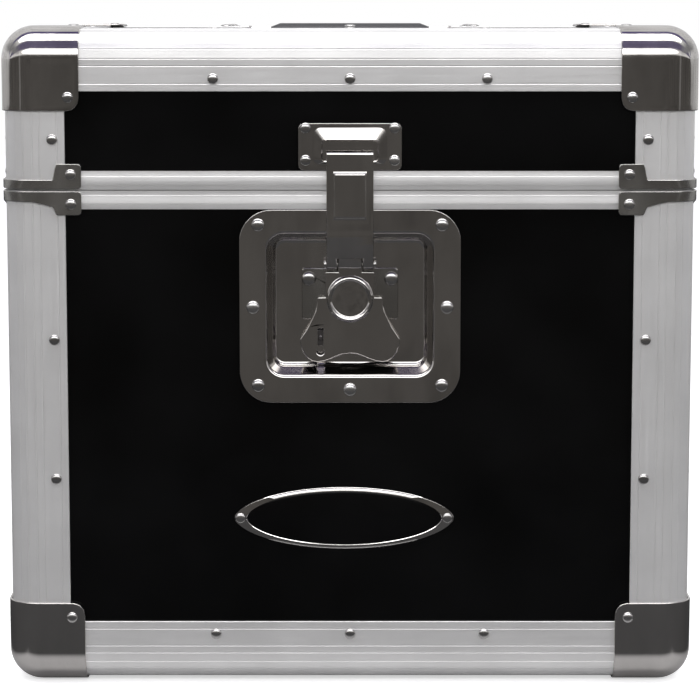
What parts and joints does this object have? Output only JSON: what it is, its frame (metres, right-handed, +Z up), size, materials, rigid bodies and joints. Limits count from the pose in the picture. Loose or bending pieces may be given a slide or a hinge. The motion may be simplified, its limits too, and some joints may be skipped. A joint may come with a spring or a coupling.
{
  "type": "record carrying case",
  "caption": "Upright hard case for 12 inch records: black panels in aluminium edges, ball corners, hinged lid, recessed draw latch with a lever and strap, folding top handle.",
  "frame": {"origin": "middle of the underside, on the surface that the case stands on", "axes": "-Y is the way the latch faces, +X is to the right of someone who looks at the latch, +Z is up"},
  "size_m": [0.359, 0.3194, 0.3438],
  "materials": {
    "aluminium": "satin extruded",
    "laminate": "glossy black laminate on plywood",
    "chrome": "bright plated steel",
    "steel": "satin plated steel",
    "rubber": "matt moulded grip"
  },
  "bodies": {
    "base": {"base_panel_front": "laminate", "base_panel_rear": "laminate", "base_panel_left": "laminate", "base_panel_right": "laminate", "base_panel_bottom": "laminate", "base_post_front_left": "aluminium", "base_post_front_right": "aluminium", "base_post_rear_left": "aluminium", "base_post_rear_right": "aluminium", "base_rail_front": "aluminium", "base_rail_rear": "aluminium", "base_rail_left": "aluminium", "base_rail_right": "aluminium", "base_band": "aluminium", "base_ball_corner_front_left": "chrome", "base_ball_corner_front_right": "chrome", "base_ball_corner_rear_left": "chrome", "base_ball_corner_rear_right": "chrome", "base_brace_front_left": "steel", "base_brace_front_right": "steel", "base_brace_rear_left": "steel", "base_brace_rear_right": "steel", "latch_dish": "chrome", "latch_bracket": "steel", "latch_pivot_pin": "steel", "hinge_base_leaf_left": "steel", "hinge_base_leaf_right": "steel"},
    "lid": {"lid_panel_front": "laminate", "lid_panel_rear": "laminate", "lid_panel_left": "laminate", "lid_panel_right": "laminate", "lid_panel_top": "laminate", "lid_post_front_left": "aluminium", "lid_post_front_right": "aluminium", "lid_post_rear_left": "aluminium", "lid_post_rear_right": "aluminium", "lid_rail_front": "aluminium", "lid_rail_rear": "aluminium", "lid_rail_left": "aluminium", "lid_rail_right": "aluminium", "lid_band": "aluminium", "lid_ball_corner_front_left": "chrome", "lid_ball_corner_front_right": "chrome", "lid_ball_corner_rear_left": "chrome", "lid_ball_corner_rear_right": "chrome", "lid_brace_front_left": "steel", "lid_brace_front_right": "steel", "lid_brace_rear_left": "steel", "lid_brace_rear_right": "steel", "latch_catch": "chrome", "handle_dish": "chrome", "hinge_lid_leaf_left": "steel", "hinge_lid_leaf_right": "steel"},
    "latch_lever": {"latch_lever": "chrome", "latch_strap_pin": "steel"},
    "latch_strap": {"latch_strap": "chrome"},
    "lock_cam": {"latch_lock_cam": "steel"},
    "handle": {"handle_bail": "chrome", "handle_grip": "rubber"}
  },
  "joints": [
    {"name": "lid_hinge", "type": "hinge", "parent": "base", "child": "lid", "pos_m": [0, 0.15645, 0.2591], "axis": [-1, 0, 0], "range_deg": [0, 100]},
    {"name": "lever_pivot", "type": "hinge", "parent": "base", "child": "latch_lever", "pos_m": [0, -0.15265, 0.2285], "axis": [-1, 0, 0], "range_deg": [0, 100]},
    {"name": "strap_pivot", "type": "hinge", "parent": "latch_lever", "child": "latch_strap", "pos_m": [0, -0.15165, 0.2205], "axis": [1, 0, 0], "range_deg": [0, 111]},
    {"name": "cam_turn", "type": "hinge", "parent": "latch_lever", "child": "lock_cam", "pos_m": [-0.0153, -0.14875, 0.1819], "axis": [0, 1, 0], "range_deg": [0, 90]},
    {"name": "handle_pivot", "type": "hinge", "parent": "lid", "child": "handle", "pos_m": [0, 0.02285, 0.337], "axis": [-1, 0, 0], "range_deg": [0, 90]}
  ],
  "couplings": [
    {"joint": "strap_pivot", "follows": "lever_pivot", "ratio": 1.1}
  ]
}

* **WHAT YOU SHOULD DO**
Set down the material above again, word for word.

* **RESULT OF THIS EXERCISE**
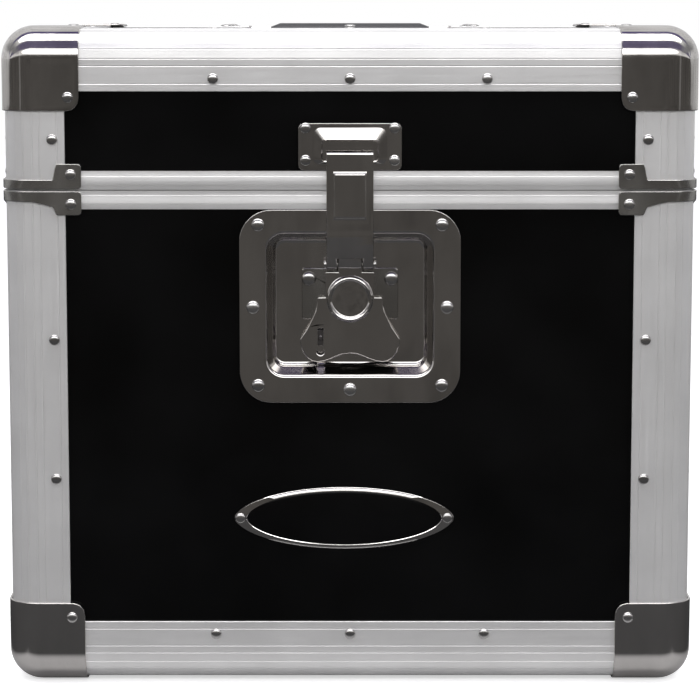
What parts and joints does this object have? Output only JSON: what it is, its frame (metres, right-handed, +Z up), size, materials, rigid bodies and joints. Limits count from the pose in the picture. Loose or bending pieces may be given a slide or a hinge. The motion may be simplified, its limits too, and some joints may be skipped. A joint may come with a spring or a coupling.
{
  "type": "record carrying case",
  "caption": "Upright hard case for 12 inch records: black panels in aluminium edges, ball corners, hinged lid, recessed draw latch with a lever and strap, folding top handle.",
  "frame": {"origin": "middle of the underside, on the surface that the case stands on", "axes": "-Y is the way the latch faces, +X is to the right of someone who looks at the latch, +Z is up"},
  "size_m": [0.359, 0.3194, 0.3438],
  "materials": {
    "aluminium": "satin extruded",
    "laminate": "glossy black laminate on plywood",
    "chrome": "bright plated steel",
    "steel": "satin plated steel",
    "rubber": "matt moulded grip"
  },
  "bodies": {
    "base": {"base_panel_front": "laminate", "base_panel_rear": "laminate", "base_panel_left": "laminate", "base_panel_right": "laminate", "base_panel_bottom": "laminate", "base_post_front_left": "aluminium", "base_post_front_right": "aluminium", "base_post_rear_left": "aluminium", "base_post_rear_right": "aluminium", "base_rail_front": "aluminium", "base_rail_rear": "aluminium", "base_rail_left": "aluminium", "base_rail_right": "aluminium", "base_band": "aluminium", "base_ball_corner_front_left": "chrome", "base_ball_corner_front_right": "chrome", "base_ball_corner_rear_left": "chrome", "base_ball_corner_rear_right": "chrome", "base_brace_front_left": "steel", "base_brace_front_right": "steel", "base_brace_rear_left": "steel", "base_brace_rear_right": "steel", "latch_dish": "chrome", "latch_bracket": "steel", "latch_pivot_pin": "steel", "hinge_base_leaf_left": "steel", "hinge_base_leaf_right": "steel"},
    "lid": {"lid_panel_front": "laminate", "lid_panel_rear": "laminate", "lid_panel_left": "laminate", "lid_panel_right": "laminate", "lid_panel_top": "laminate", "lid_post_front_left": "aluminium", "lid_post_front_right": "aluminium", "lid_post_rear_left": "aluminium", "lid_post_rear_right": "aluminium", "lid_rail_front": "aluminium", "lid_rail_rear": "aluminium", "lid_rail_left": "aluminium", "lid_rail_right": "aluminium", "lid_band": "aluminium", "lid_ball_corner_front_left": "chrome", "lid_ball_corner_front_right": "chrome", "lid_ball_corner_rear_left": "chrome", "lid_ball_corner_rear_right": "chrome", "lid_brace_front_left": "steel", "lid_brace_front_right": "steel", "lid_brace_rear_left": "steel", "lid_brace_rear_right": "steel", "latch_catch": "chrome", "handle_dish": "chrome", "hinge_lid_leaf_left": "steel", "hinge_lid_leaf_right": "steel"},
    "latch_lever": {"latch_lever": "chrome", "latch_strap_pin": "steel"},
    "latch_strap": {"latch_strap": "chrome"},
    "lock_cam": {"latch_lock_cam": "steel"},
    "handle": {"handle_bail": "chrome", "handle_grip": "rubber"}
  },
  "joints": [
    {"name": "lid_hinge", "type": "hinge", "parent": "base", "child": "lid", "pos_m": [0, 0.15645, 0.2591], "axis": [-1, 0, 0], "range_deg": [0, 100]},
    {"name": "lever_pivot", "type": "hinge", "parent": "base", "child": "latch_lever", "pos_m": [0, -0.15265, 0.2285], "axis": [-1, 0, 0], "range_deg": [0, 100]},
    {"name": "strap_pivot", "type": "hinge", "parent": "latch_lever", "child": "latch_strap", "pos_m": [0, -0.15165, 0.2205], "axis": [1, 0, 0], "range_deg": [0, 111]},
    {"name": "cam_turn", "type": "hinge", "parent": "latch_lever", "child": "lock_cam", "pos_m": [-0.0153, -0.14875, 0.1819], "axis": [0, 1, 0], "range_deg": [0, 90]},
    {"name": "handle_pivot", "type": "hinge", "parent": "lid", "child": "handle", "pos_m": [0, 0.02285, 0.337], "axis": [-1, 0, 0], "range_deg": [0, 90]}
  ],
  "couplings": [
    {"joint": "strap_pivot", "follows": "lever_pivot", "ratio": 1.1}
  ]
}